The horrendous earthquake in Haiti on Tuesday evening has shocked all of us. It is hard to imagine the death and devastation that it has caused – at least 50,000 dead, hundreds of thousands injured and 3 million people displaced – almost half the population of Haiti. And of course the ramifications of this disaster will go on for a long time to come not just for those who live in this tiny country but for all those who love and care for the people of Haiti.
Both Tom and I have worked in Haiti and our hearts ache as we think of the wonderful people we have known there. These people were already poor and struggling to keep their families alive. What will happen now I wonder?
At times like this all of us feel so inadequate and can easily be overwhelmed into numbing paralysis as we try to get our heads around the magnitude of the horror . It amazes me how closely connected we can be these days to what is happening on the ground in a disaster like this. Every news channel and website, like CNN, gives us moment by moment images and stories of what is happening – which unfortunately can add to the mind numbing paralysis we feel. We can even follow along in the blogosphere like this account from Troy Livesay – which I find preferable because it gives me a sense of real people doing real things to make a difference.
So what can we do? How do we pray? and how does our prayer move us into action?
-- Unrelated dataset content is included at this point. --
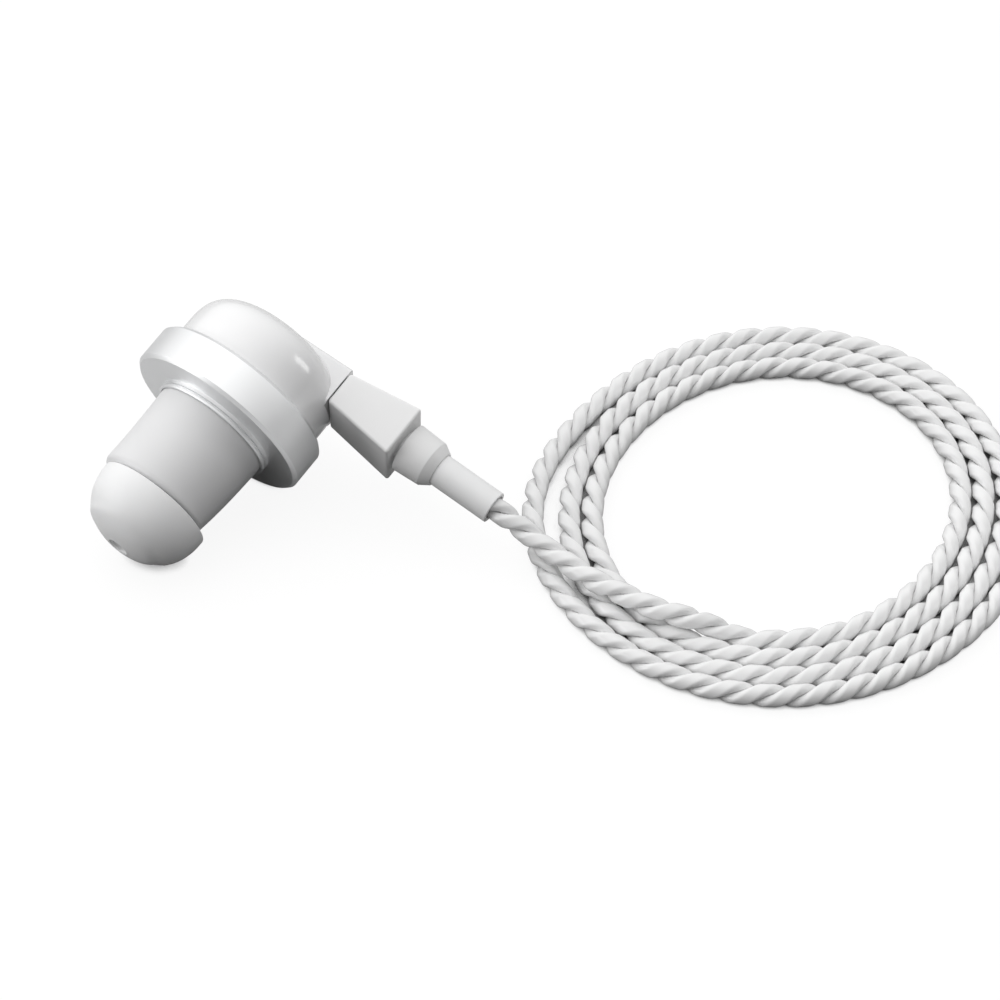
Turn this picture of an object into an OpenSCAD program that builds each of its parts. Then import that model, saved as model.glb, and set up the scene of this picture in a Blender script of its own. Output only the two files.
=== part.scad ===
// Wired in-ear earphones: two earpieces on detachable two-pin leads, a splitter,
// a main lead and a 3.5 mm stereo plug, laid out on a flat surface with the leads coiled.
//
// Each earpiece is modelled about its own axis: +Z leaves through the nozzle, Z = 0 is the
// front face of the metal ring, and +X runs out along the lead's plug. It is then laid down.

/* [Ring] */
// Outside diameter of the metal ring
ring_d = 17.7; // [17.5:0.1:18.5]
// Width of the ring's band
ring_width = 3.5; // [3.3:0.1:3.8]
// Wall of the ring's band
ring_wall = 1.2; // [1:0.1:1.4]
// Thickness of the ring's flat front face
ring_face = 1; // [0.8:0.1:1.2]
// Polished chamfer on both edges of the band
ring_chamfer = 0.25; // [0.1:0.05:0.4]
// Height of the raised lip round the barrel's root
lip_height = 0.8; // [0.6:0.05:1]
// Width of the raised lip
lip_width = 0.2; // [0.15:0.05:0.3]

/* [Barrel and nozzle] */
// Diameter of the barrel where it leaves the ring
barrel_root_d = 11; // [10.8:0.1:11.4]
// Diameter of the barrel at its front shoulder
barrel_end_d = 10.3; // [10:0.1:10.8]
// Length of the barrel from the ring's face to its shoulder
barrel_length = 8.8; // [8:0.05:9.5]
// Wall of the barrel
barrel_wall = 0.9; // [0.7:0.1:1.1]
// Radius of the barrel's front edge
barrel_edge_r = 1.2; // [0.8:0.1:1.4]
// Thickness of the flange that holds the barrel in the ring
flange_thickness = 1.2; // [0.9:0.1:1.4]
// Diameter of the nozzle that carries the ear tip
nozzle_d = 5.2; // [4.8:0.1:5.6]
// Length of the nozzle beyond the barrel's shoulder
nozzle_length = 3.8; // [3.4:0.1:4.2]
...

We can all cry out to God for mercy for those still trapped. In fact i find that my response at times like this is often nothing more than a repetitive:
Lord have mercy, Christ have mercy, Lord have mercy
However there are specific prayers we can offer. We can ask for strength for the doctors and emergency crews. Ask for wisdom for those assessing need and allocating resources. Ask for compassion for leaders making decisions about aid. We can ask for comfort for those who are grieving. We can also ask for peace for a country that has been so unstable for so long.
A disaster like this should move us to more than prayer however. We can and should also contribute to the many organizations that have already responded to this disaster. Here in Seattle World Concern and World Vision are both at the forefront of response and around the world there has already been an outpouring of finances and personnel. The important thing I think is to make sure that you respond to a reputable organization that you are sure will be able to maximize the effectiveness of their aid. If you know people who already partner with churches in Haiti that is a wonderful way to funnel your response.
Third, don’t forget about this. It is easy for compassion fatigue to set in soon after a disaster on this scale. Don’t let your prayers or attention fade as this fades from the news cycle. This earthquake will impact Haiti for decades to come and will need prayer for at least that long. Open your heart to the possibilities of God’s work in the midst of chaos.
Forth, allow this disaster to re-prioritize your own life so that you are always able to be generous in situations like this – because one thing is certain in this world and that is that there will always be disasters that God intends us to respond to in compassion and love.
Fifth use this as an opportunity to search your heart regarding past disasters that held your attention for a moment and then you forgot about. As I watched the images coming out of Haiti I could not help but remember the similar images that we have seen in the last couple of years from the tsunami that devastated so much of SE Asia and the hurricanes that flattened New Orleans and Myanmar. Are there ways that we should still be responding to help people in these countries? Most relief an development agencies will tell you that it is much easier to get people to respond to a disaster than to the ongoing redevelopment needs that extend long beyond the need for immediate relief.
The one thing that we can be sure of is that this is not God’s judgement for past evils committed in Haiti as was suggested by Pat Robertson…. if that were the case all of our cities and our lives would be lying in ruins far worse than the situation in Port au Prince.
Our God is at heart a God of love and compassion. We do not understand why events like this happen but we do know that in the midst of such devastation people need to see God’s love – a love so great that it endured the pain of death by crucifixion. A love so great that it will do everything possible to draw us closer to the heart of God. May we in our response to this disaster be representatives of this God.